*Required work*
Give back, unchanged, the line with "for thing in", the line with "bpy.data.objects.remove(obj)", and every line between them, and no other line.

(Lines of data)
______

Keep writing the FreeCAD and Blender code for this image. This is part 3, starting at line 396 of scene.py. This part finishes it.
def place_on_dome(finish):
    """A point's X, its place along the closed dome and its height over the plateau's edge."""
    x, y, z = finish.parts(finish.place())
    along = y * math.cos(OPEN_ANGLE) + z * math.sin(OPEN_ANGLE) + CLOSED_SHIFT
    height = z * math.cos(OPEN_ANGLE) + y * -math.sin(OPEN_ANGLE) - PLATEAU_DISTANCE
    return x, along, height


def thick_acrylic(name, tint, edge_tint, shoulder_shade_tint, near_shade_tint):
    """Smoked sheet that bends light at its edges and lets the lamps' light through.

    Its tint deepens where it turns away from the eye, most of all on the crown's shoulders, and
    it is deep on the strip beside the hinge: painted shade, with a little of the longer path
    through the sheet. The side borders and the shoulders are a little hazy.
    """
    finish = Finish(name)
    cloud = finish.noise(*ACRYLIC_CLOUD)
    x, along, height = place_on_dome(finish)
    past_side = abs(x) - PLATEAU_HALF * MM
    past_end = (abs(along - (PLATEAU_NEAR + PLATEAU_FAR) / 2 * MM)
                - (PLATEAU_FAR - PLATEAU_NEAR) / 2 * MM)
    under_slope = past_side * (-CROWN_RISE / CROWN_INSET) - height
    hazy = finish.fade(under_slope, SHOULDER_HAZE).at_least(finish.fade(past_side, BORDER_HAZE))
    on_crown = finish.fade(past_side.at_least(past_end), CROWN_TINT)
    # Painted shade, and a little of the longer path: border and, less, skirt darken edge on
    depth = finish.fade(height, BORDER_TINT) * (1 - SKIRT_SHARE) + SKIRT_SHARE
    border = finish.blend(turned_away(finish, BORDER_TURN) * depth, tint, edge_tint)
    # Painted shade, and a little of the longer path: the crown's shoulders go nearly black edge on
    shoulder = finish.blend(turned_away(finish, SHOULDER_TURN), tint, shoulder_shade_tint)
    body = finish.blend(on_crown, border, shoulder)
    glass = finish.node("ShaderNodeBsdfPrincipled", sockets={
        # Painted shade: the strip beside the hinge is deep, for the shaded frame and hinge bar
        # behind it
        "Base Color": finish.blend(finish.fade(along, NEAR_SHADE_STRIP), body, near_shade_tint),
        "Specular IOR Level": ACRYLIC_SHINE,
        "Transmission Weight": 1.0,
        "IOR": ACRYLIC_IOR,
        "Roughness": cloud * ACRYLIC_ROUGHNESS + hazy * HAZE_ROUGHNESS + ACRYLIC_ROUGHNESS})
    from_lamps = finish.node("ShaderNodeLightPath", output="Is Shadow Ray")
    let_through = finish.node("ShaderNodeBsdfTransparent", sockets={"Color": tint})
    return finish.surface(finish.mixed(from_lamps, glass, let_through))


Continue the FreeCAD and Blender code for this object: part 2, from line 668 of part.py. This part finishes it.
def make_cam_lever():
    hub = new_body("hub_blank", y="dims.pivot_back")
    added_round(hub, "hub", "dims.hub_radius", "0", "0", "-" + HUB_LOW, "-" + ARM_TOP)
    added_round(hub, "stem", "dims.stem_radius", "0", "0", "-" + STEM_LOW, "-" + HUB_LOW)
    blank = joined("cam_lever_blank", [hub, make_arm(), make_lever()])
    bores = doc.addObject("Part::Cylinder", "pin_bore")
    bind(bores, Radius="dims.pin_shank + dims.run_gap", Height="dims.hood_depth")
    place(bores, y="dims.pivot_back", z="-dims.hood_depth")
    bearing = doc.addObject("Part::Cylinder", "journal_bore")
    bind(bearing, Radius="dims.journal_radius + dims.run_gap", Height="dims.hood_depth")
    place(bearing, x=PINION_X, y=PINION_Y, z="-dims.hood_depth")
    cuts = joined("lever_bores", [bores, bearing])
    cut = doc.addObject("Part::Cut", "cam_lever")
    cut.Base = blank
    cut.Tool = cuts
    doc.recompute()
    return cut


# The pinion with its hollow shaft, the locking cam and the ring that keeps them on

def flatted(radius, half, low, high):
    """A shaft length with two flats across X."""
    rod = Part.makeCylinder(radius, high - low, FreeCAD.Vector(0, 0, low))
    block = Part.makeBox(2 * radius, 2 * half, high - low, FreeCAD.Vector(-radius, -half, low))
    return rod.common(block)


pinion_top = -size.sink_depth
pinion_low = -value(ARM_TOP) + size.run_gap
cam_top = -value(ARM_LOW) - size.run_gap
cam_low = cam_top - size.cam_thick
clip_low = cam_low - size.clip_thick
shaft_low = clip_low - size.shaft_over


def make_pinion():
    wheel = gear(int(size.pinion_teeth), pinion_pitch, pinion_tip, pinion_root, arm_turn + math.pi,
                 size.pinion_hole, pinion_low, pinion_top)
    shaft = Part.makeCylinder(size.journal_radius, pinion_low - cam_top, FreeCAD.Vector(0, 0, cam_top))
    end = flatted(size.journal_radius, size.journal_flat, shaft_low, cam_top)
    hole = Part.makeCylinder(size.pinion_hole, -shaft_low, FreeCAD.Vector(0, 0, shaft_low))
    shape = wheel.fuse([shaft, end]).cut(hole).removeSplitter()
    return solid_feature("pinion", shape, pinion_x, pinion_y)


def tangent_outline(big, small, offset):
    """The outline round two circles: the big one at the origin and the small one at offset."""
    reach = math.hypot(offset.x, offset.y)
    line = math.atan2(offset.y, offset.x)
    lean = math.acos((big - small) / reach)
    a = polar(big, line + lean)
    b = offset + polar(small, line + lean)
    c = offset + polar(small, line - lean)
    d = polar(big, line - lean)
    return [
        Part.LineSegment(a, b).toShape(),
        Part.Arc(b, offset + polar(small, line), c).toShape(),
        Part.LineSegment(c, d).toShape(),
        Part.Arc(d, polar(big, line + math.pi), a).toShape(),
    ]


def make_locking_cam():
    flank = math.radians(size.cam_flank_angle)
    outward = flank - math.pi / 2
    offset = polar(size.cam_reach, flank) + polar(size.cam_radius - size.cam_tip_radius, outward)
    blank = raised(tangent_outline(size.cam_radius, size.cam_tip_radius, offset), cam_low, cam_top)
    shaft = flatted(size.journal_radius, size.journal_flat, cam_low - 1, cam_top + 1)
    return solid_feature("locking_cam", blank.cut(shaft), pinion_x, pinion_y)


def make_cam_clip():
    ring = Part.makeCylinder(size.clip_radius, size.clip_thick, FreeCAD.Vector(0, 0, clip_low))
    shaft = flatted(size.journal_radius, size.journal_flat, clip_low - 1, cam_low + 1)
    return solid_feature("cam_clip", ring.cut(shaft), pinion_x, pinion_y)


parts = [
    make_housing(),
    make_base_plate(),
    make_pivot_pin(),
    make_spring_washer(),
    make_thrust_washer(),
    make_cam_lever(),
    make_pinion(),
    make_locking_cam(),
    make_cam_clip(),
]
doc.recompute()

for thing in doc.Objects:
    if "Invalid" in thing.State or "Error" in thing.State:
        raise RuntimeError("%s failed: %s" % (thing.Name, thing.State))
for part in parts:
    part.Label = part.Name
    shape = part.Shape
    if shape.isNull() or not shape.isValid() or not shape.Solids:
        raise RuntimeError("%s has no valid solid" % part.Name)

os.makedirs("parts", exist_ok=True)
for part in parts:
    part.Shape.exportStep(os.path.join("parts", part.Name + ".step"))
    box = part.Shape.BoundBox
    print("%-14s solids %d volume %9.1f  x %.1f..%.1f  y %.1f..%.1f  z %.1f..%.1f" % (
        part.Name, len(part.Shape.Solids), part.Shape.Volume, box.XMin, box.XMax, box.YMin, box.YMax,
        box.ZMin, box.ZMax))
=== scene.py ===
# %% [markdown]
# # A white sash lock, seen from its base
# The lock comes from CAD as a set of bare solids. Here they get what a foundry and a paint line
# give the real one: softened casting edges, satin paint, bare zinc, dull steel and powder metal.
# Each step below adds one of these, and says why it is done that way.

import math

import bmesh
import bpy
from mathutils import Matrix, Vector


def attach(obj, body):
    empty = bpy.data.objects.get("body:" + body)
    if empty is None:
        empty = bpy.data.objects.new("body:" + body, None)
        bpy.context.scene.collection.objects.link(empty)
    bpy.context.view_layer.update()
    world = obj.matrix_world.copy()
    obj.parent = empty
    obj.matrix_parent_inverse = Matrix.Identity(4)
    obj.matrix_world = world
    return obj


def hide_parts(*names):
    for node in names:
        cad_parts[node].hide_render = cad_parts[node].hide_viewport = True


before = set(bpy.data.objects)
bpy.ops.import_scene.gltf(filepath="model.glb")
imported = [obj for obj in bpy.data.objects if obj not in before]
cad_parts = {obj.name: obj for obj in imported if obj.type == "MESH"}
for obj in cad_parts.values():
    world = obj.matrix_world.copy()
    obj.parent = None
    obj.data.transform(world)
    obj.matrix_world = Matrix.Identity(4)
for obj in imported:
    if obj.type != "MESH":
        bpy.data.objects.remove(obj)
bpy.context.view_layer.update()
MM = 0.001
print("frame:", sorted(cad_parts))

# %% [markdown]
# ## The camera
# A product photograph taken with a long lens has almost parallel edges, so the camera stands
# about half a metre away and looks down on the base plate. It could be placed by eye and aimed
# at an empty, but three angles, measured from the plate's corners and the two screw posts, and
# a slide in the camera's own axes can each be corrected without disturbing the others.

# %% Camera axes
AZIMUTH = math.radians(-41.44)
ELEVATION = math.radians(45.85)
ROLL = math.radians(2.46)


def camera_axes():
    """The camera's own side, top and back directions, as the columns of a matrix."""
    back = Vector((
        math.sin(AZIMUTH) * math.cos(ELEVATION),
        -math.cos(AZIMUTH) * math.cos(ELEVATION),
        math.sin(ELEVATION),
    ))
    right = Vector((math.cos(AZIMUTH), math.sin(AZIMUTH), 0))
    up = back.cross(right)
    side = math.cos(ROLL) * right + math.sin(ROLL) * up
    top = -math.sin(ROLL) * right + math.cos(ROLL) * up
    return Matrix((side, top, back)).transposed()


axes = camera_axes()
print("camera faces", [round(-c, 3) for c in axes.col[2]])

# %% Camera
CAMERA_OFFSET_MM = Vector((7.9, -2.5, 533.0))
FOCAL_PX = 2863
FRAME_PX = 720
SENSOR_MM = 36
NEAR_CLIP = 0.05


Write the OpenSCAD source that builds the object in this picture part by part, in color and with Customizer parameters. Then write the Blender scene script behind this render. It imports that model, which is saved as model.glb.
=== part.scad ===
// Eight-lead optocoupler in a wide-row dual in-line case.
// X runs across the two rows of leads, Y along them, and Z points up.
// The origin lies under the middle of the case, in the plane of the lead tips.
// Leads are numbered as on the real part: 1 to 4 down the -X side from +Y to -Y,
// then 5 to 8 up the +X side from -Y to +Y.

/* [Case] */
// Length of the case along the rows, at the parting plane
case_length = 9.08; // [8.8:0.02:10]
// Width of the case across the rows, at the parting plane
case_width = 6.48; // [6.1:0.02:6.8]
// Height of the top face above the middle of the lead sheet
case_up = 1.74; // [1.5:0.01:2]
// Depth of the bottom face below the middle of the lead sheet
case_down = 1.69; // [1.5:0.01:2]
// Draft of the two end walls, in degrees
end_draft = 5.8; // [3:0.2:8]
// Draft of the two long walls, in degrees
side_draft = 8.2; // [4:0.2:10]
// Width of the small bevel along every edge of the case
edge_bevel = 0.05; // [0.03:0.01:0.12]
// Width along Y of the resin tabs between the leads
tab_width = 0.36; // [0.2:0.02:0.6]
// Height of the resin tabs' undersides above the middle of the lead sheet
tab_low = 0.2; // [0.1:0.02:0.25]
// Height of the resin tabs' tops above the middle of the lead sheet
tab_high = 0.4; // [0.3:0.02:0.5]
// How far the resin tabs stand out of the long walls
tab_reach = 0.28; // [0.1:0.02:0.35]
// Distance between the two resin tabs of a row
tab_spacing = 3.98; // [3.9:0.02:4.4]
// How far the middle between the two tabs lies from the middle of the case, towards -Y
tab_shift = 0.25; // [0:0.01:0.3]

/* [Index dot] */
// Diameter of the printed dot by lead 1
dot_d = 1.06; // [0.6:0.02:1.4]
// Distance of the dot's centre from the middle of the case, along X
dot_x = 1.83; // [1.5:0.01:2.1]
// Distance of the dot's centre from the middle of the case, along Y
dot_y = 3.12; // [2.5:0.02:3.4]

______

*The reply*
for thing in doc.Objects:
    if "Invalid" in thing.State or "Error" in thing.State:
        raise RuntimeError("%s failed: %s" % (thing.Name, thing.State))
for part in parts:
    part.Label = part.Name
    shape = part.Shape
    if shape.isNull() or not shape.isValid() or not shape.Solids:
        raise RuntimeError("%s has no valid solid" % part.Name)

os.makedirs("parts", exist_ok=True)
for part in parts:
    part.Shape.exportStep(os.path.join("parts", part.Name + ".step"))
    box = part.Shape.BoundBox
    print("%-14s solids %d volume %9.1f  x %.1f..%.1f  y %.1f..%.1f  z %.1f..%.1f" % (
        part.Name, len(part.Shape.Solids), part.Shape.Volume, box.XMin, box.XMax, box.YMin, box.YMax,
        box.ZMin, box.ZMax))
=== scene.py ===
# %% [markdown]
# # A white sash lock, seen from its base
# The lock comes from CAD as a set of bare solids. Here they get what a foundry and a paint line
# give the real one: softened casting edges, satin paint, bare zinc, dull steel and powder metal.
# Each step below adds one of these, and says why it is done that way.

import math

import bmesh
import bpy
from mathutils import Matrix, Vector


def attach(obj, body):
    empty = bpy.data.objects.get("body:" + body)
    if empty is None:
        empty = bpy.data.objects.new("body:" + body, None)
        bpy.context.scene.collection.objects.link(empty)
    bpy.context.view_layer.update()
    world = obj.matrix_world.copy()
    obj.parent = empty
    obj.matrix_parent_inverse = Matrix.Identity(4)
    obj.matrix_world = world
    return obj


def hide_parts(*names):
    for node in names:
        cad_parts[node].hide_render = cad_parts[node].hide_viewport = True


before = set(bpy.data.objects)
bpy.ops.import_scene.gltf(filepath="model.glb")
imported = [obj for obj in bpy.data.objects if obj not in before]
cad_parts = {obj.name: obj for obj in imported if obj.type == "MESH"}
for obj in cad_parts.values():
    world = obj.matrix_world.copy()
    obj.parent = None
    obj.data.transform(world)
    obj.matrix_world = Matrix.Identity(4)
for obj in imported:
    if obj.type != "MESH":
        bpy.data.objects.remove(obj)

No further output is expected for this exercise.